Search started working. Google Drive search is decent, but it struggles when you have 11 copies of the same document with slightly different names. After deduplication, search results went from "here are 15 files that might be what you want" to "here are 2-3 files, and the first one is almost certainly correct."

Shared link rot decreased. We used to have documents linking to other documents that had been moved or deleted. Internal wikis referencing Drive files that no longer existed at that URL. After the reorganization, we did a link audit and fixed about 60 broken references. The agent now flags when a file that's referenced by other documents gets moved or deleted.

What Not to Automate

I want to be clear about boundaries. The agent organizes files. It categorizes, moves, renames, archives, and deduplicates. It does not decide what's important.

Some files look like clutter but contain institutional knowledge. An old brainstorming doc from 2023 might look like a candidate for deletion, but it contains the original thinking behind a product decision that's still relevant. A spreadsheet that hasn't been touched in 14 months might be the historical pricing data that finance needs once a year for budget planning.

The agent flags these for human review rather than acting on them. The threshold we set is conservative: anything older than 12 months with no recent views gets flagged for review, not automatically archived.
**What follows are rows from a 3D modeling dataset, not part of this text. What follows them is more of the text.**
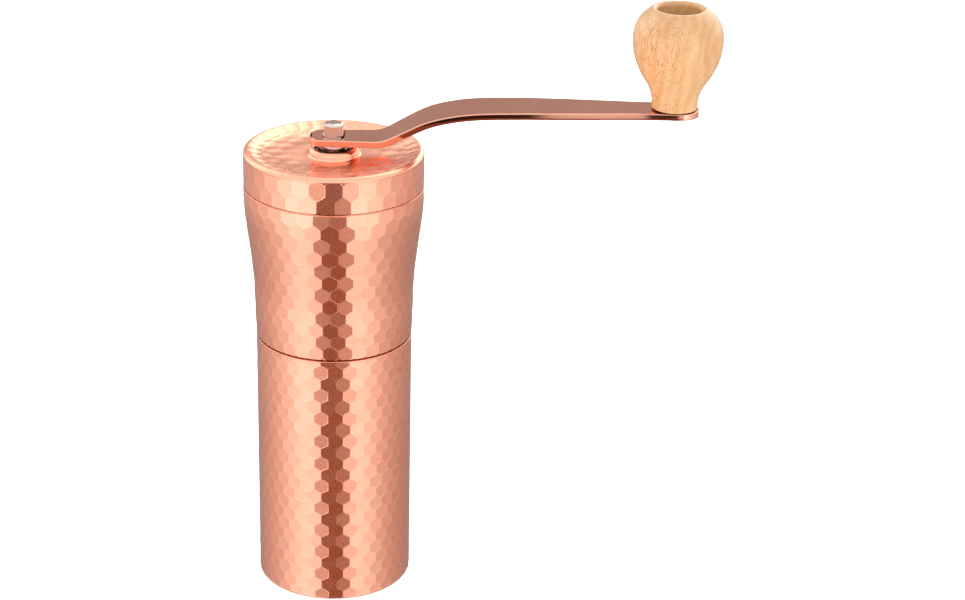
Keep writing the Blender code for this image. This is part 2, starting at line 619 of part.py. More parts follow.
def build_knob():
    """Knob with a well in its top, the pin it turns on, and the washer and collar on the pin."""
    rows = 14
    top = PEAR[-1][0]
    heights = [top * (rows - i) / rows for i in range(rows + 1)]
    outside = [(KNOB_R * smooth(PEAR, share), KNOB_Z0 + KNOB_H * share) for share in heights]
    profile = [(MOUTH_R + 0.3, KNOB_Z1 - 0.1), (MOUTH_R + 1.0, KNOB_Z1)] + outside + [
        (PIN_R + RUN, KNOB_Z0), (PIN_R + RUN, WELL_Z), (MOUTH_R - 1.0, WELL_Z), (MOUTH_R, WELL_Z + 1.0),
        (MOUTH_R, KNOB_Z1 - MOUTH_LIP),
    ]
    paint(turned("knob", profile, INNER_SIDES, True, KNOB_AT), BEECH)

    profile = [
        (0.0, PIN_HEAD_Z1), (PIN_HEAD_R - 0.6, PIN_HEAD_Z1), (PIN_HEAD_R, PIN_HEAD_Z1 - 0.6),
        (PIN_HEAD_R, PIN_HEAD_Z0), (PIN_R, PIN_HEAD_Z0), (PIN_R, PIN_Z0 + 0.5), (PIN_R - 0.5, PIN_Z0), (0.0, PIN_Z0),
    ]
    pin = turned("knob_pin", profile, SMALL_SIDES, False, KNOB_AT)
    slot = rectangle(-PIN_HEAD_R - 1.0, PIN_HEAD_R + 1.0, PIN_SLOT_W / 2)
    slot_cutter = prism("pin_slot", slot, PIN_HEAD_Z1 - PIN_SLOT_DEPTH, PIN_HEAD_Z1 + 1.0, KNOB_AT)
    combine(pin, "DIFFERENCE", slot_cutter)
    paint(pin, STEEL)

    washer_z0 = TOE_Z1 + STACK
    washer = tube(
        "knob_washer", PIN_R + FIT, KNOB_WASHER_R, washer_z0, washer_z0 + KNOB_WASHER_T, SMALL_SIDES, KNOB_AT
    )
    paint(washer, STEEL)
    collar_z0 = PIN_COLLAR_Z1 - PIN_COLLAR_T
    profile = [
        (PIN_COLLAR_R, PIN_COLLAR_Z1), (PIN_COLLAR_R, PIN_COLLAR_Z1 - 0.8), (PIN_COLLAR_R - 0.6, collar_z0 + 0.2),
        (PIN_R + FIT, collar_z0), (PIN_R + FIT, PIN_COLLAR_Z1),
    ]
    paint(turned("pin_collar", profile, SMALL_SIDES, True, KNOB_AT), STEEL)


clear_scene()
PARTS = add_collection("coffee_mill")
CUTTERS = add_collection("coffee_mill_cutters")
build_cup()
build_body_shell()
build_housing()
build_lid()
build_shaft()
build_burr()
build_spring()
build_arm()
build_knob()
for part in PARTS.objects:
    if part.type == "MESH":
        part.data.shade_smooth()
        part.data.set_sharp_from_angle(angle=math.radians(30))
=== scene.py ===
"""Hand coffee mill: facet-pressed copper cup, body and lid, a bent crank arm and a turned beech knob."""

import json
import math
import random

import bmesh
import bpy
from mathutils import Euler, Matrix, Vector


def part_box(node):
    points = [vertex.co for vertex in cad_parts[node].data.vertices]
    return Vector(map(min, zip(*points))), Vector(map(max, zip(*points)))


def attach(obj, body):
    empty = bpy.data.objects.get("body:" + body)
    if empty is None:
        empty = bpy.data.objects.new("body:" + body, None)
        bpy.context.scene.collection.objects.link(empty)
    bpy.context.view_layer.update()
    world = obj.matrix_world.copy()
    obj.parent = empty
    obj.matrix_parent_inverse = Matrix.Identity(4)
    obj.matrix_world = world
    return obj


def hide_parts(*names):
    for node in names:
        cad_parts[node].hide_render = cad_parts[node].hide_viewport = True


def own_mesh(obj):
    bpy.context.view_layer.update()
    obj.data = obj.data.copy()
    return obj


bl_info = {
    "name": "Hand Coffee Mill",
    "version": (1, 0, 0),
    "blender": (4, 5, 0),
    "location": "View3D > Sidebar > Mill",
    "description": "Builds the finished pieces of a hand coffee mill around its working frame",
    "category": "Add Mesh",
}

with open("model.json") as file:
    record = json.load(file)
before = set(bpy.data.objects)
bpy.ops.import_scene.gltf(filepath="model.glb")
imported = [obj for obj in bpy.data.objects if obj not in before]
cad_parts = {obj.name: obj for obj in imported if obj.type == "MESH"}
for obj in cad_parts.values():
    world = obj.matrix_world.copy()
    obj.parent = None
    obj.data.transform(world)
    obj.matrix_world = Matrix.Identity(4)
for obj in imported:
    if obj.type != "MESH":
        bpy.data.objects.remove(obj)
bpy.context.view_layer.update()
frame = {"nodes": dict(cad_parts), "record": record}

MM = 0.001
TAU = 2 * math.pi
ROOT3 = math.sqrt(3)
# Points nearer than this, in metres, become one: in a piece, and in a sheet of facets
MERGE = 2e-6
MERGE_SHEET = 2e-5


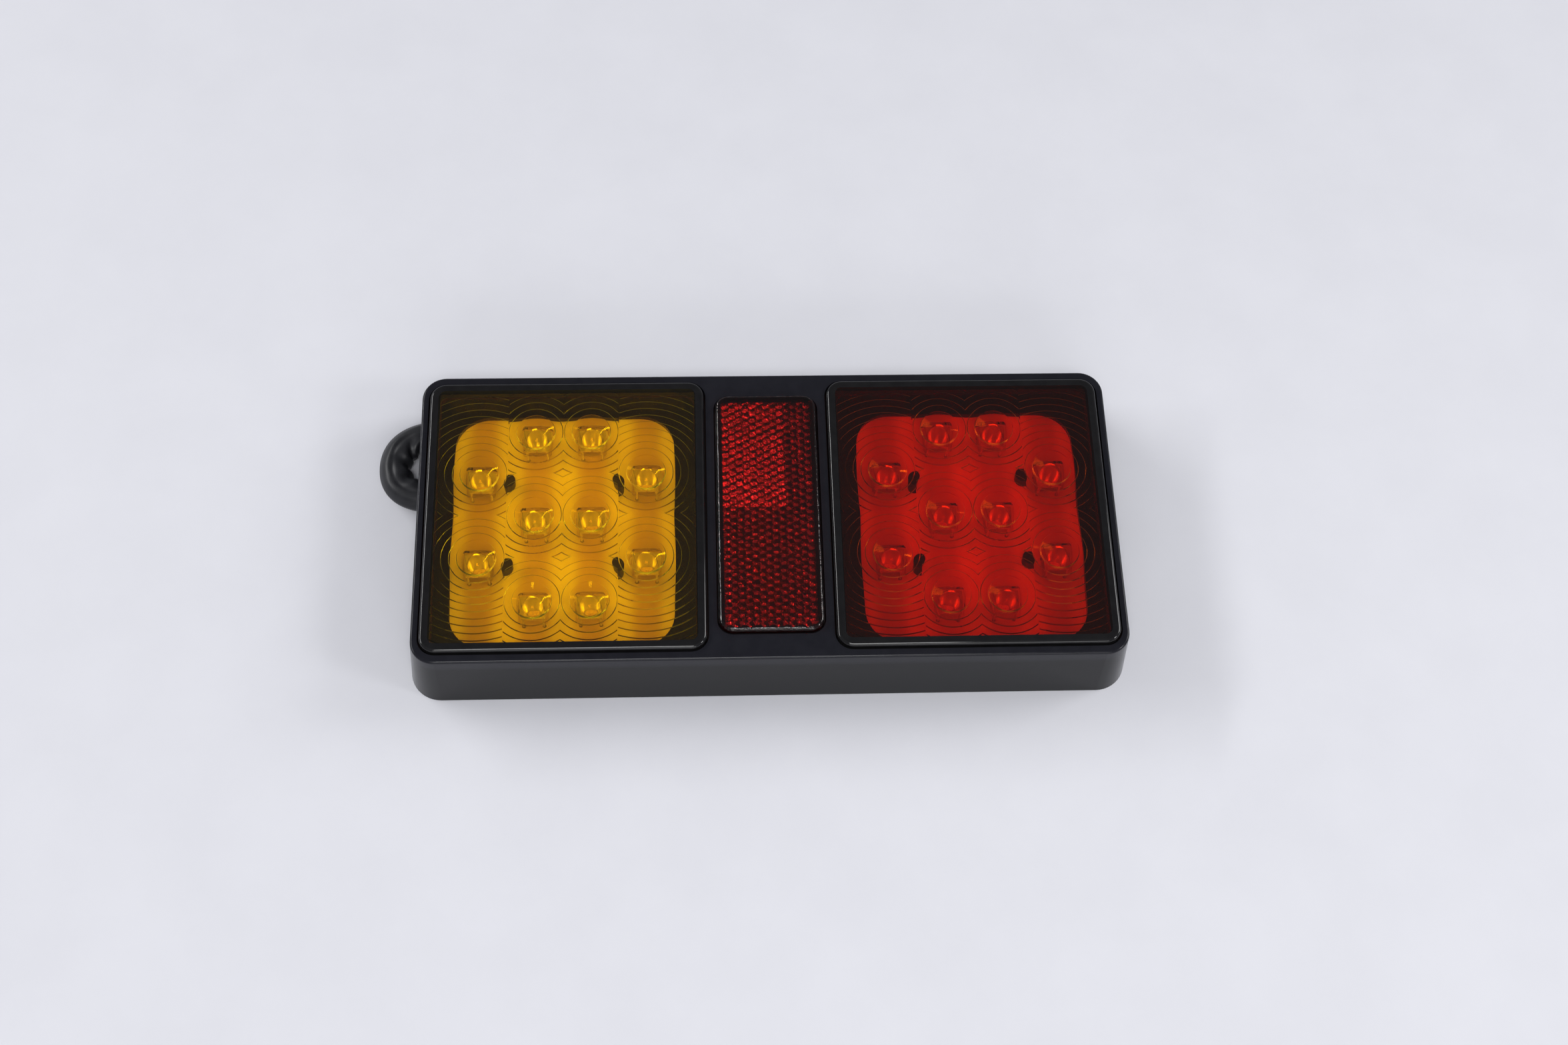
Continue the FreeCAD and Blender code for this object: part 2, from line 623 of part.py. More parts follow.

Anything with more than five collaborators gets flagged regardless of age because it's likely important to multiple people.

This is the right balance. Automation handles the 80% of file management that's clearly mechanical — deduplication, naming convention enforcement, folder placement. Humans handle the 20% that requires judgment about whether something matters.

The goal isn't a perfectly organized Drive. Perfection is unsustainable and honestly unnecessary. The goal is a Drive that's organized enough that people can find what they need without a 23-minute search. That bar is lower than you'd think, and the agent clears it with room to spare.